Fourth, while the mechanics of American democracy are showing their age, you have to admire how well they worked this year. I have no doubt that if the President could have rigged the election he would. But our system of separation of powers kept the President from using subservient courts to do his will: it seems highly likely that all of the dubious challenges we’ve read about so far will fail. And our system of federalism, in which each state conducts its own election, made it functionally impossible for the President to corrupt a single, national election overseer.

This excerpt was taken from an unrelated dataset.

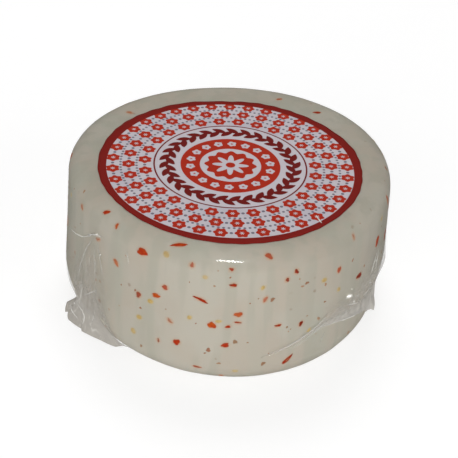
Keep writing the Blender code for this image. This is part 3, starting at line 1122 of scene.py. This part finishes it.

On the other hand, one of the features of our system, the electoral college, made this election much more dramatic than it ought to have been when you consider that when all the votes are counted, it appears that President-elect Biden’s margin of victory in the popular vote will be about 7 million votes.

Finally, and maybe of particular interest to Letters Blogatory readers: I hope we will now begin to rebuild our alliances, which have been shaken by four years of malign neglect. I hope the Biden administration, along with the more experienced Republicans in the Senate, will reaffirm the value of NATO and of our other close alliances around the world, including in the Americas. I hope we will rejoin multilateral bodies and efforts such as the World Health Organization, the Paris climate accord, and others. And who knows, perhaps the Judgments Convention and the Choice of Court Agreements Convention might finally become a reality for us!


One response to “I Hear America Singing”

  1. Antonio Fiorentino Di Stefano

    I could not agree more with your last paragraph. We are late to the world of the future, and it will not be the like of Lindsay Graham to get us there. We are badly in need of younger statesmen, and I can only hope that those that come after us will not have to choose among generals.